Pour éviter ce genre de problème, on peut désentrelacer l’image. C’est à dire reconstruire une image complète de 625 lignes qui s’affiche en 1/25ème de seconde au lieu des 2 trames affichées séquentiellement.
Ce n’est pas forcément si simple du fait du décalage temporel des 2 trames, les 2 trames n’ayant pas été exposées en même temps, mais séquentiellement.

La méthode la plus simple, la moins onéreuse et la plus sauvage aussi, consiste tout bêtement à abandonner une des deux trames et à doubler les lignes. Cette méthode ne préserve pas la qualité de l’image et entraine une demi-résolution verticale puisque l’on utilise finalement qu’une ligne sur 2.
Pour préserver la qualité, il faut travailler beaucoup plus finement et tenir compte du délai entre les 2 trames.
Indépendamment des diverses méthodes utilisées pour désentrelacer, on peut aussi avoir recours à un export en image fixe.
Dans ce scénario, les trames sont associées et un algorithme spécifique calcule la compensation nécessaire à appliquer pour contrecarrer le délai temporel des 2 trames.
Si vous prenez une séquence de une seconde, soit 50 trames entrelacées, et que vous l’exportez en TGA, par exemple, vous obtenez 25 images de super qualité.
Encore faut-il que les trames soient présenter dans le bon ordre, comme toujours.

Voici une image pleine résolution extraite d’une séquence d’une seconde de film par export TGA.
Comme on peut le voir, l’image est ici corrigée.

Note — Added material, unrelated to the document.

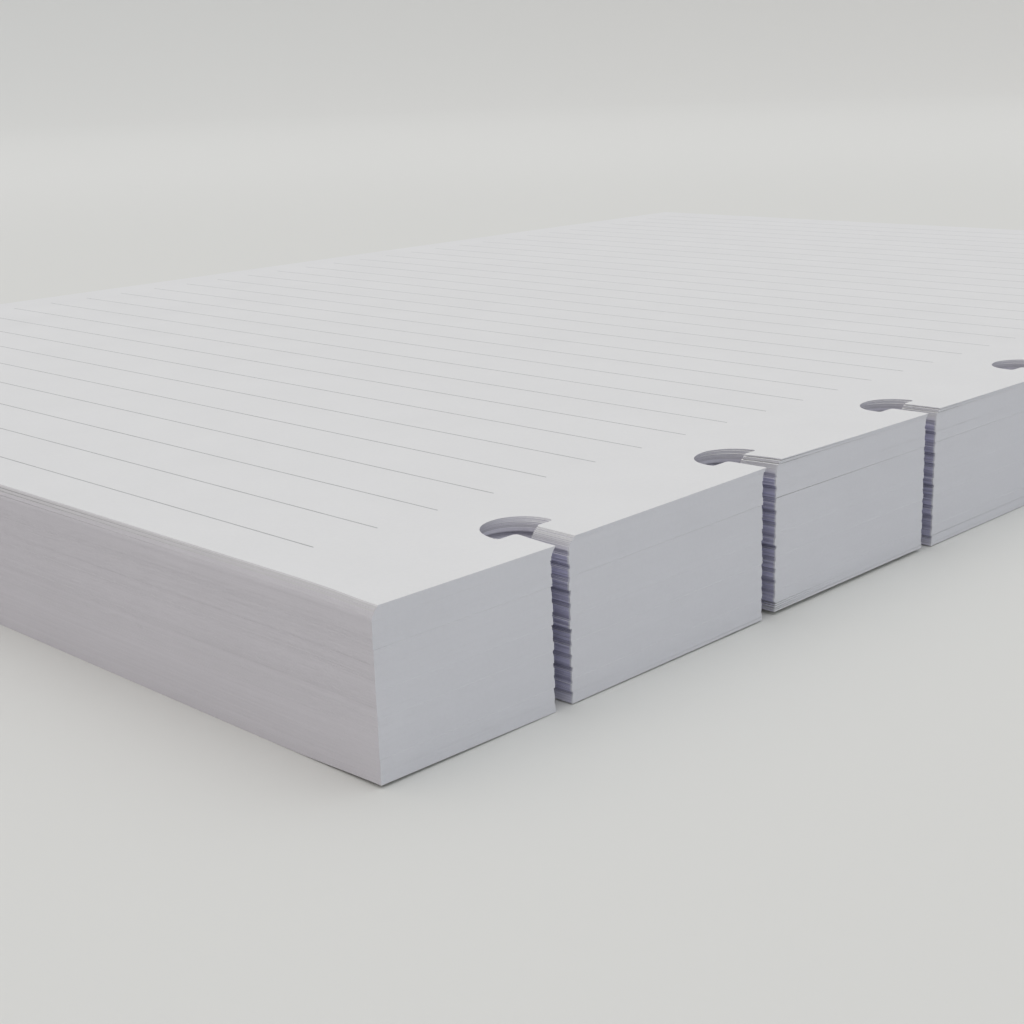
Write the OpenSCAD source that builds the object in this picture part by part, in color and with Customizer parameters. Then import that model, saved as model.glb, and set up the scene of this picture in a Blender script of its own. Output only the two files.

Il y a eu un mélange “savant” des trames avec compensation temporelle pour préserver la qualité de l’image finale.

Un autre phénomène important de la parité des trames intervient lors du montage.
Lorsqu’on réalise un point de montage, on raccorde une image A avec une image B. En mode entrelacé, il est impératif de raccorder 2 images entières. Ce qui veut dire que l’on va raccorder les 2 trames A1 + A2 de l’Image A aux trames B1 + B2 de l’image B.
Si on respecte la parité trame le raccord entre les deux images sera correct :

En revanche si l’on ne respecte pas l’ordre des trames et si l’on mélange les trames des 2 images, on obtient une horreur au point de montage.

Cette image mélangée, pour le moins spéciale, est le résultat de la trame 1 de la dernière image de la séquence A et de la trame 2 de la première image de la séquence B. C’est donc une image qui n’existe pas et qui pollue.

Un codec, ayant pour vocation de réduire et de compresser les données de l’image, intervient, bien entendu, sur le contenu même de l’image.
S’il doit faire face à de mauvais arrangements de trames il aura un comportement désastreux et le résultat sera mauvais. Ce ne sera pas la faute du codec, mais du matériel qu’on lui a fourni !
Avant tout encodage il faut donc bien vérifier ce que contient le fichier ou la cassette, une vidéo progressive, une vidéo entrelacée, si oui dans quel ordre afficher les trames. Car si on travaille sur un fichier entrelacé, le codec demandera à un moment ou un autre dans quel ordre présenter les trames.

Ce qu’il faut savoir : Tout ce qui est DV affiche la trame Paire (Inférieure) en premier alors que tous les autres formats et notamment les différents formats HD sont tous sur le mode trame Impaire (Supérieure) en premier.

En règle générale, la TV a gardé un comportement basique qui date de son origine en privilégiant le mode entrelacé. Même si les moniteurs et téléviseurs sont actuellement tous en mode progressif.
Si l’on y regarde bien, le mode entrelacé n’a pas que des désavantages, il permet artificiellement de réduire le scintillement et de fluidifier les mouvements, ce n’est donc pas totalement anodin.
En revanche, dès que l’on “tripote” un signal, il y a grand intérêt généralement à le désentrelacer.
En effet lors des calculs et des redimensionnements, les outils se comportent mieux s’ils traitent une image complète, progressive, qui est composée d’une seule “trame”. C’est sans surprise !
Si l’on encode pour une visualisation sur ordinateur, il faut systématiquement désentrelacer le signal sinon les utilisateurs se trouveront face à des images de ce type et ça ne leur plaira pas vraiment !

Pour le reste, il est sage, quand on encode dans des formats qui sortent de l’ordinaire de désentrelacer. Dans les autres cas, si l’on part d’un signal entrelacé vidéo et qu’on utilise des codecs purement vidéo qui respectent l’intégrité du signal pour le traitement, DNX HD, PRO Res HQ et d’autres, on peut rester en entrelacé tout en faisant bien attention, lors de l’export final, de respecter la parité des trames, généralement en HD : Trame Impaire en premier.
Tous les codecs proposent, de manière accessible, un certain nombre de paramètres importants dont le choix de travailler en entrelacé ou en progressif et, dans le cas du mode entrelacé, le choix de l’ordre des trames.